Credit: Kirsty Pargeter/Alamy Stock Photo

Many people with 22q11.2 deletion syndrome (22q11.2DS) develop schizophrenia with psychotic symptoms (such as hallucinations) in early adulthood. The relatively late onset of these psychotic symptoms compared with other features of 22q11.2DS is poorly understood. Now, Chun et al. demonstrate in a mouse model of 22q11.2DS that disruptions in the activity of thalamocortical (TC) projections to the auditory cortex (AudCx) — similar to those implicated in auditory hallucinations — can be explained by an age-dependent decline in the expression of microRNA-338-3p (miR-338-3p).

Previous research showed that haploinsufficiency of Dgcr8, which encodes a subunit of the microprocessor complex that processes microRNAs (miRNAs) and is one of the genes often deleted in 22q11.2DS, leads to an upregulation of dopamine D2 receptors (DRD2s) in thalamic neurons projecting to the AudCx and to deficits in TC signalling. In this study, Chun et al. took voltage-clamp recordings in acute slices from Df(16)1/+ mice (a model of 22q11.2DS), Dgcr8+/− mice and wild-type controls, and assessed excitatory postsynaptic currents (EPSCs) in the AudCx that were evoked by thalamic stimulation. Stimulation-evoked EPSCs in mature — but not young — Df(16)1/+ or Dgcr8+/− mice were smaller than those in controls but could be rescued by application of the antipsychotic and DRD2 antagonist haloperidol. In addition, mature (but not young) Df(16)1/+ and Dgcr8+/− mice showed increased thalamic expression of Drd2 mRNA. These data suggest that the deficits in TC signalling that are induced by a lack of DGCR8 are age-dependent.

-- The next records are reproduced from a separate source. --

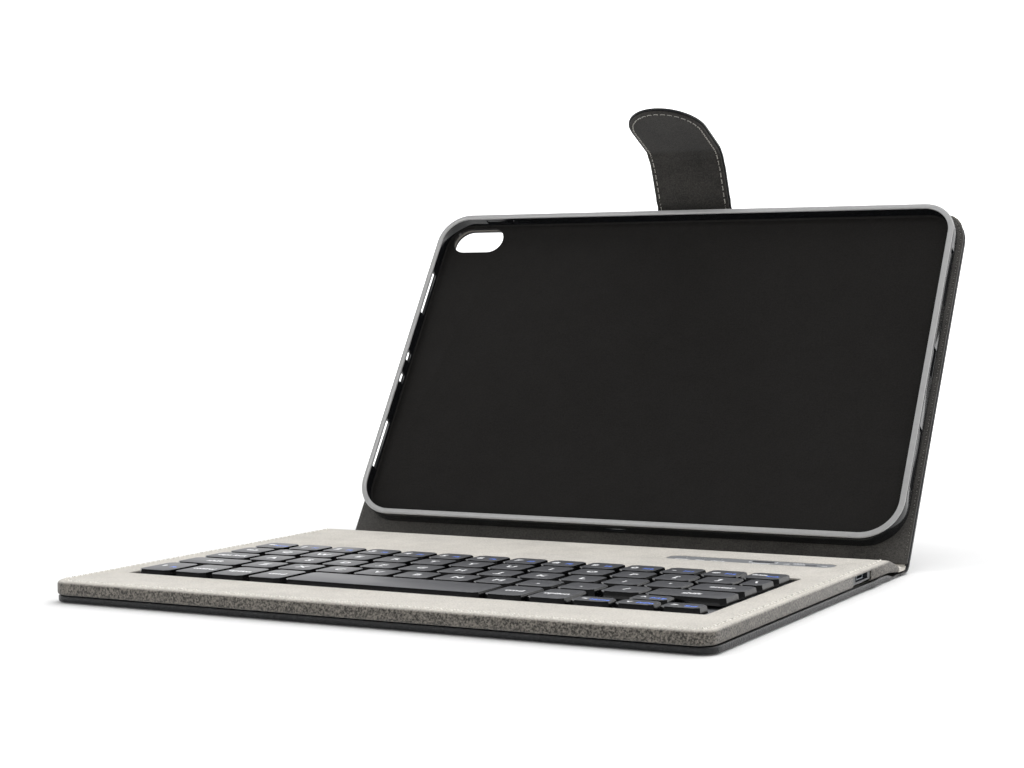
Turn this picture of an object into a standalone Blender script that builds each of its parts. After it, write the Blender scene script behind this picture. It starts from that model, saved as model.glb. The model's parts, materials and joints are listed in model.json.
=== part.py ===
"""Folio case with a built-in keyboard for an 11-inch class tablet.

Frame: metres, +Z up, origin at the centre of the front cover's underside, +Y towards the spine.
The keyboard half lies flat. The back half stands on the spine and leans back with the tablet tray.
"""
import math

import bmesh
import bpy
from mathutils import Vector

MM = 0.001

# ---- driving dimensions, millimetres and degrees ----
DECK_W, DECK_Y0, DECK_Y1 = 261.0, -95.0, 97.5
DECK_Z0, DECK_Z1 = 2.8, 7.9
DECK_SKIN, DECK_WALL = 0.8, 1.4
COVER_W = 260.4
LEATHER_T = 0.9
FOLD_FRONT_Y, FOLD_BACK_Y, FOLD_Z = 98.8, 120.0, 1.0
PANEL_W, PANEL_H, PANEL_R = 262.5, 176.5, 12.0
LEAN = 32.8
TRAY_W, TRAY_Y0, TRAY_H, TRAY_R = 257.6, 7.7, 165.6, 19.0
TRAY_Z0, TRAY_Z1 = 3.4, 12.0
TRAY_FLOOR, TRAY_LIP, TRAY_WALL = 1.3, 2.3, 1.7
WINDOW_X, WINDOW_Y, WINDOW_W, WINDOW_H = -110.4, 162.9, 27.0, 14.0
KEY_X0, KEY_X1, KEY_GAP = -115.5, 113.5, 1.9
KEY_PITCH_Y, KEY_ROW4_Y, KEY_FRONT_Y = 17.6, -39.0, -63.0
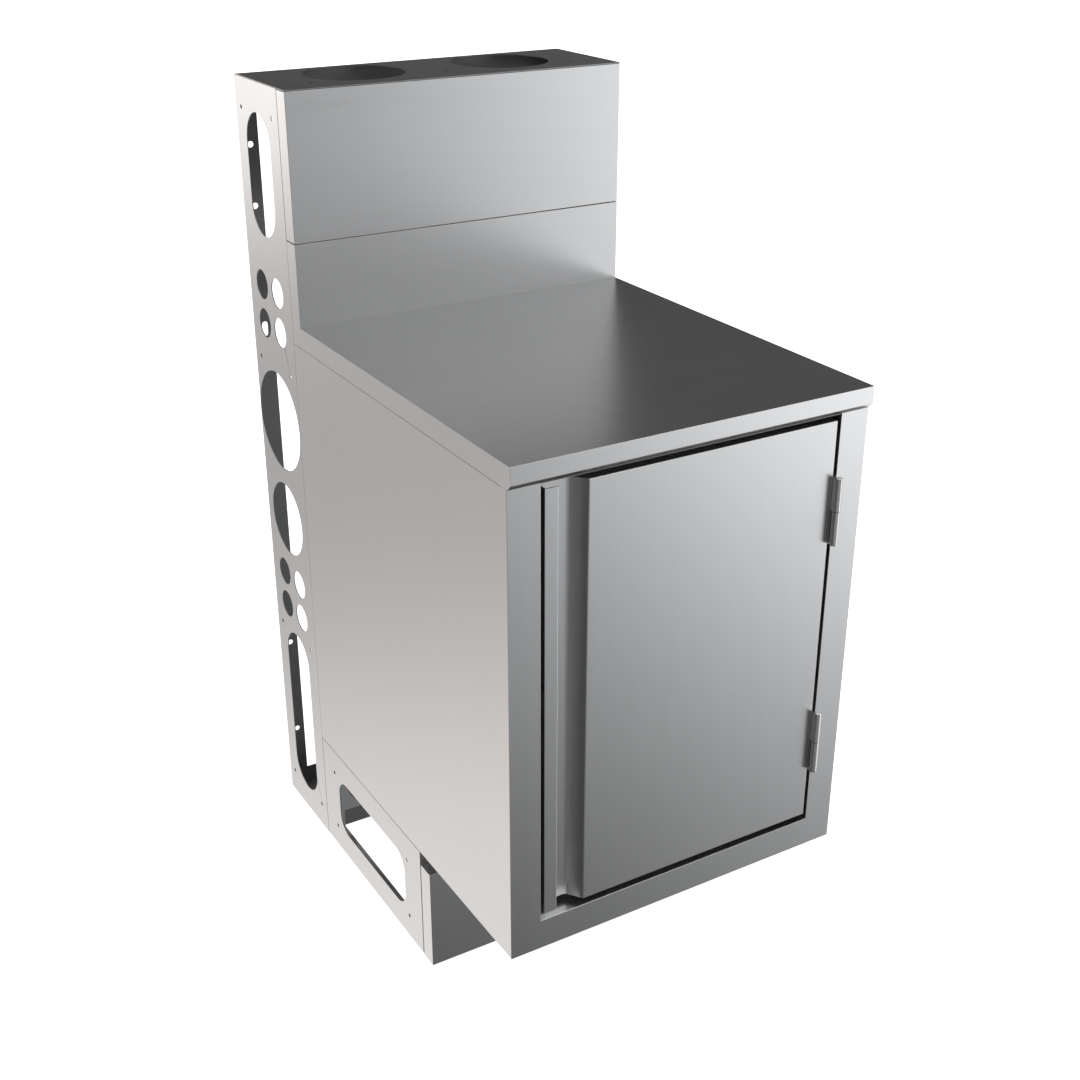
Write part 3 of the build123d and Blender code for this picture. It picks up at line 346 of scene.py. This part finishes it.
copper = bare_metal("copper_tube", (0.56, 0.27, 0.16), (0.80, 0.46, 0.32), 0.30)
brass = bare_metal("turned_brass", (0.58, 0.42, 0.20), (0.78, 0.62, 0.34), 0.28)
fin_aluminium = bare_metal("fin_aluminium", (0.62, 0.63, 0.64), (0.80, 0.81, 0.82), 0.32)
sheet_aluminium = bare_metal("sheet_aluminium", (0.66, 0.67, 0.68), (0.78, 0.79, 0.80), 0.40, 15.0)
wire_chrome = bare_metal("plated_wire", (0.66, 0.66, 0.67), (0.78, 0.78, 0.79), 0.16)
pin_steel = bare_metal("pin_steel", (0.55, 0.55, 0.55), (0.70, 0.70, 0.70), 0.22)
screw_steel = bare_metal("screw_steel", (0.52, 0.52, 0.52), (0.68, 0.68, 0.67), 0.30)
hinge_steel = satin("hinge_steel", "upright", (0.66, 0.655, 0.65), 0.27, 0.6)
print("finishes so far:", len(bpy.data.materials))

# %% [markdown]
# ## Turning a bmesh into a piece
# Every new piece ends the same way: its mesh gets a name and a finish, it rides on the body that moves
# it, and it hides the plain nodes that it stands for. Flat faces next to a small bevel shade like pillows
# unless the large faces win, so a Weighted Normal modifier is added.

# %% Finishing a piece
SHARP = radians(40)


def mark_smooth(mesh):
    """Smooth shading everywhere, except across sharp edges."""
    for face in mesh.faces:
        face.smooth = True
    for edge in mesh.edges:
        if len(edge.link_faces) == 2 and edge.calc_face_angle(0.0) > SHARP:
            edge.smooth = False


def finished(mesh, name, node, materials):
    """Makes the piece, which rides where its CAD node rides and stands for that node."""
    mark_smooth(mesh)
    data = bpy.data.meshes.new(name)
    mesh.to_mesh(data)
    mesh.free()
    piece = bpy.data.objects.new(name, data)
    bpy.context.scene.collection.objects.link(piece)
    for material in materials:
        data.materials.append(material)
    weighted = piece.modifiers.new("flat_faces_stay_flat", "WEIGHTED_NORMAL")
    weighted.keep_sharp = True
    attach(piece, body_of[node])
    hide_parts(node)
    print(name, "faces", len(data.polygons))
    return piece


# %% [markdown]
# ## Softening a folded sheet
# On the real cabinet a fold has a radius of about a millimetre and a cut edge is only deburred. The
# frame's sheets are sharp, so each is copied, its loose triangles are merged into whole faces, and then
# two bevels follow: one on the folds and, where the outline is simple, a narrow one on the cut edges. A
# face is part of a cut edge when it is no wider than the sheet is thick, and it takes a darker finish,
# partly a laser's skin and partly painted shade for the seams and holes. A bevel can fold a hollow face
# over itself, so hollow faces are split first.

# %% Softened copies
SHEET = 1.2 * MM
CUT_EDGE_WIDTH = 1.25 * SHEET  # a face narrower than this is a cut edge
GROUND, CUT, MILL_PAINTED_SHADE = range(3)   # the finishes of a sheet's faces, in the order of its material slots


def face_width(face):
    """Twice the area over the outline's length: about the width of a long narrow face."""
    return 2.0 * face.calc_area() / max(face.calc_perimeter(), 1e-9)


def whole_faces(node):
    """A merged copy of a CAD node's mesh, with its flat faces made whole."""
    mesh = bmesh.new()
    mesh.from_mesh(frame["nodes"][node].data)
    bmesh.ops.remove_doubles(mesh, verts=mesh.verts, dist=1e-6)
    bmesh.ops.dissolve_limit(
        mesh, angle_limit=radians(0.5), verts=mesh.verts, edges=mesh.edges, delimit={"NORMAL"}
    )
    # Narrow faces are cut edges, and their darker finish is partly painted shade for seams and holes.
    for face in mesh.faces:
        face.material_index = CUT if face_width(face) < CUT_EDGE_WIDTH else GROUND
    bmesh.ops.connect_verts_concave(mesh, faces=mesh.faces[:])
    return mesh


def bevel_edges(mesh, edges, width, steps):
    """Rounds the given edges."""
    bmesh.ops.bevel(
        mesh,
        geom=list(edges),
        offset=width,
        offset_type="OFFSET",
        segments=steps,
        profile=0.5,
        affect="EDGES",
        clamp_overlap=False,
        loop_slide=False,
        material=-1,
    )


def outer_edges(mesh, narrow, least_turn=50.0):
    """Convex edges: the folds, or the cut edges if narrow is asked for."""
    chosen = []
    for edge in mesh.edges:
        if len(edge.link_faces) != 2 or not edge.is_convex:
            continue
        if edge.calc_face_angle(0.0) < radians(least_turn):
            continue
        if any(face.material_index == CUT for face in edge.link_faces) == narrow:
            chosen.append(edge)
    return chosen


def soften(node, name, material, fold=0.8 * MM, rim=0.0, room_inside=None):
    """A folded sheet with round bends and, where its outline is simple, deburred edges."""
    mesh = whole_faces(node)
    # Faces that look towards room_inside get the mill finish, whose dark tone is painted shade.
    for face in mesh.faces:
        if room_inside and face.material_index == GROUND:
            if face.normal.dot(room_inside - face.calc_center_median()) > 0:
                face.material_index = MILL_PAINTED_SHADE
    if fold:
        bevel_edges(mesh, outer_edges(mesh, False), fold, 4)
    if rim:
        bevel_edges(mesh, outer_edges(mesh, True), rim, 3)
    return finished(mesh, name, node, (material, cut_edge_and_seam_shade, mill_and_painted_shade))


# %% [markdown]
# ## The chase, its top plate and its covers
# The two perforated panels, the tray, the top plate and the lift-off front panel are all plain folded
# sheets, so the softening does the whole job. The grain runs upright on the tall panels and level on the
# front panel, the way the sheets are cut. Only the outside of a sheet is ground: the faces that look into
# the chase, the ones whose normal points at its middle, get the duller mill finish in a far darker tone,
# which is painted shade for the inside of the chase.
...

To investigate how a loss of DGCR8 might increase DRD2 expression, the authors used microarray analysis and in vitro and in vivo experiments to identify miRNAs that are depleted in Df(16)1/+ or Dgcr8+/− mice and that target the Drd2 transcript. Overexpression of one such miRNA, miR-338-3p, in excitatory thalamic neurons of mature Df(16)1/+ mice reduced thalamic Drd2 levels, rescued synaptic transmission deficits and reduced the sensitivity of AudCx EPSCs to haloperidol. Notably, miR-338-3p expression was found to decrease with age, reaching low levels in wild-type mice by maturity, and even lower levels in mature Dgcr8+/− mice. Therefore, an age-dependent decrease in miR-338-3p may mediate the TC deficits observed in mature Df(16)1/+ mice.

young mir338+/− mice showed increased thalamic Drd2 expression and TC signalling deficits

Depletion of miR-338-3p levels in the thalamic medial geniculate nucleus of wild-type mice (through injection of a virus encoding a miR-338-3p target sequence that acted as a 'sponge' for this miRNA) increased local Drd2 levels and led to haloperidol sensitivity — even in young mice. Moreover, young mir338+/− mice showed increased thalamic Drd2 expression and TC signalling deficits that were rescued by haloperidol. Thus, a loss of miR-338-3p can induce the age-dependent TC deficits seen in Df(16)1/+ mice.

Together, these results suggest that deletion of Dgcr8 in 22q11.2DS leads to decreased processing of miR-338-3p, disinhibiting Drd2 processing and resulting in auditory TC deficits that might be associated with antipsychotic-sensitive auditory hallucinations. Interestingly, thalamic levels of miR-338-3p were shown to be lower in people with schizophrenia than in age-matched healthy controls, further implicating a loss of this miRNA in the disorder.